Work to be completed: Extract the data exactly, missing nothing.

Entries with model source code:
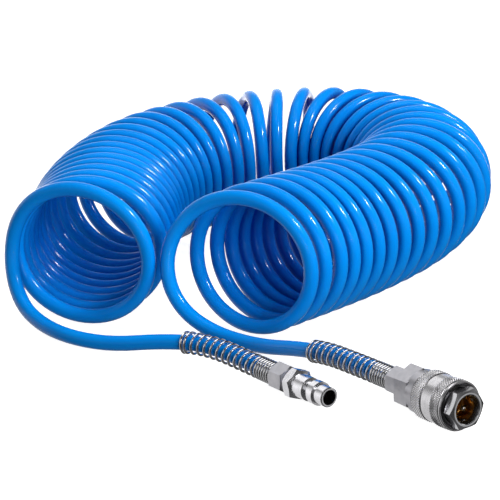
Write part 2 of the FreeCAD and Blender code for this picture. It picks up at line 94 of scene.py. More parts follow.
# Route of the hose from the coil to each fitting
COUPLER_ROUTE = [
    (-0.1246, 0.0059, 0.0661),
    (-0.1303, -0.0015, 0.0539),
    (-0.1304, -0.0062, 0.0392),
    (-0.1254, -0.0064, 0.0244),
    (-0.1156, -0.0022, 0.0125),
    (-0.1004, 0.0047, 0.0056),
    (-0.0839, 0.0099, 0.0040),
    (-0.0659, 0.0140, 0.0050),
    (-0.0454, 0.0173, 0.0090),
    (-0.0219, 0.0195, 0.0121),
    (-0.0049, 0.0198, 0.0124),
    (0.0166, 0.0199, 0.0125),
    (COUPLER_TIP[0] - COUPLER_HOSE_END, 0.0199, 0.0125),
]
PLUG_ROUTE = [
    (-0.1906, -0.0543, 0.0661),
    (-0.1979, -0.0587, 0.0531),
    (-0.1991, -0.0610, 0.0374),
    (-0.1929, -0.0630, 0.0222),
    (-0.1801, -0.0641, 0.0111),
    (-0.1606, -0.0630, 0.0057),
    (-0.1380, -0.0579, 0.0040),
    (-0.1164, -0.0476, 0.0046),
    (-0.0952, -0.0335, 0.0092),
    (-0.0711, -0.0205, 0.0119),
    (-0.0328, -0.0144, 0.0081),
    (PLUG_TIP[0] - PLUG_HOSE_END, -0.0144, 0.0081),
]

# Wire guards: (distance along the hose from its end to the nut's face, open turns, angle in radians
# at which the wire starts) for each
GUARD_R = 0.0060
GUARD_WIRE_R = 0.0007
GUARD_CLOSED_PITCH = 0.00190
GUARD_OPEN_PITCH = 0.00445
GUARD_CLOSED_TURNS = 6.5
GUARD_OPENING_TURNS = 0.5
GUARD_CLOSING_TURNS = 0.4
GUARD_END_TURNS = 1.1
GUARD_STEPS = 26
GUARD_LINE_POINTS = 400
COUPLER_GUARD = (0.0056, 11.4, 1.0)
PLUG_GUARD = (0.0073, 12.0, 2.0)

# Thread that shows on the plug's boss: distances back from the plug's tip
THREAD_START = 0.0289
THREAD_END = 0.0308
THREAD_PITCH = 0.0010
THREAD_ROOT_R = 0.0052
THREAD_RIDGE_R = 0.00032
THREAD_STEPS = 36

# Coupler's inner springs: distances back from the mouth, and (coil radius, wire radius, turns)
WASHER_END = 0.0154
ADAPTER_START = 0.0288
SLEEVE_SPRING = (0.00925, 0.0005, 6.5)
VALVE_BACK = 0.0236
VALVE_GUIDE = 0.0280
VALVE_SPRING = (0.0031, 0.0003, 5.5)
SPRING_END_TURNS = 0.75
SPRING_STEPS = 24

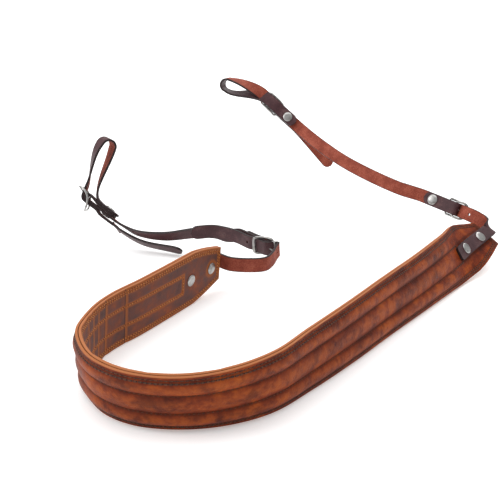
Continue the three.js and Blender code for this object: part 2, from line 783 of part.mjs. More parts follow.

Task output:
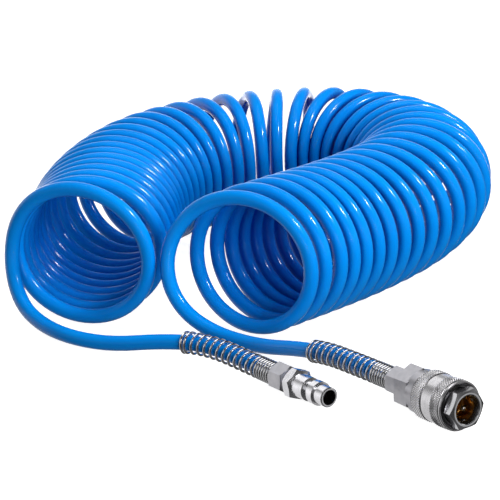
Write part 2 of the FreeCAD and Blender code for this picture. It picks up at line 94 of scene.py. More parts follow.
# Route of the hose from the coil to each fitting
COUPLER_ROUTE = [
    (-0.1246, 0.0059, 0.0661),
    (-0.1303, -0.0015, 0.0539),
    (-0.1304, -0.0062, 0.0392),
    (-0.1254, -0.0064, 0.0244),
    (-0.1156, -0.0022, 0.0125),
    (-0.1004, 0.0047, 0.0056),
    (-0.0839, 0.0099, 0.0040),
    (-0.0659, 0.0140, 0.0050),
    (-0.0454, 0.0173, 0.0090),
    (-0.0219, 0.0195, 0.0121),
    (-0.0049, 0.0198, 0.0124),
    (0.0166, 0.0199, 0.0125),
    (COUPLER_TIP[0] - COUPLER_HOSE_END, 0.0199, 0.0125),
]
PLUG_ROUTE = [
    (-0.1906, -0.0543, 0.0661),
    (-0.1979, -0.0587, 0.0531),
    (-0.1991, -0.0610, 0.0374),
    (-0.1929, -0.0630, 0.0222),
    (-0.1801, -0.0641, 0.0111),
    (-0.1606, -0.0630, 0.0057),
    (-0.1380, -0.0579, 0.0040),
    (-0.1164, -0.0476, 0.0046),
    (-0.0952, -0.0335, 0.0092),
    (-0.0711, -0.0205, 0.0119),
    (-0.0328, -0.0144, 0.0081),
    (PLUG_TIP[0] - PLUG_HOSE_END, -0.0144, 0.0081),
]

# Wire guards: (distance along the hose from its end to the nut's face, open turns, angle in radians
# at which the wire starts) for each
GUARD_R = 0.0060
GUARD_WIRE_R = 0.0007
GUARD_CLOSED_PITCH = 0.00190
GUARD_OPEN_PITCH = 0.00445
GUARD_CLOSED_TURNS = 6.5
GUARD_OPENING_TURNS = 0.5
GUARD_CLOSING_TURNS = 0.4
GUARD_END_TURNS = 1.1
GUARD_STEPS = 26
GUARD_LINE_POINTS = 400
COUPLER_GUARD = (0.0056, 11.4, 1.0)
PLUG_GUARD = (0.0073, 12.0, 2.0)

# Thread that shows on the plug's boss: distances back from the plug's tip
THREAD_START = 0.0289
THREAD_END = 0.0308
THREAD_PITCH = 0.0010
THREAD_ROOT_R = 0.0052
THREAD_RIDGE_R = 0.00032
THREAD_STEPS = 36

# Coupler's inner springs: distances back from the mouth, and (coil radius, wire radius, turns)
WASHER_END = 0.0154
ADAPTER_START = 0.0288
SLEEVE_SPRING = (0.00925, 0.0005, 6.5)
VALVE_BACK = 0.0236
VALVE_GUIDE = 0.0280
VALVE_SPRING = (0.0031, 0.0003, 5.5)
SPRING_END_TURNS = 0.75
SPRING_STEPS = 24

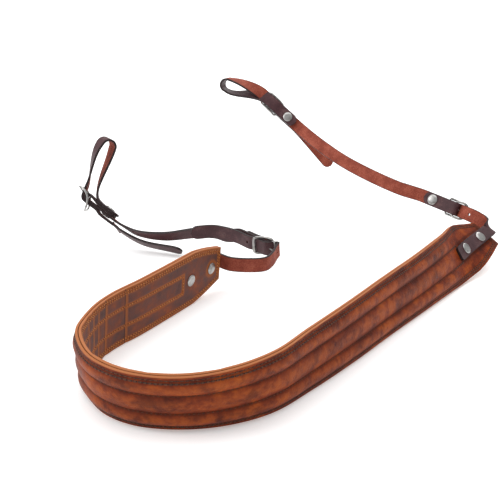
Continue the three.js and Blender code for this object: part 2, from line 783 of part.mjs. More parts follow.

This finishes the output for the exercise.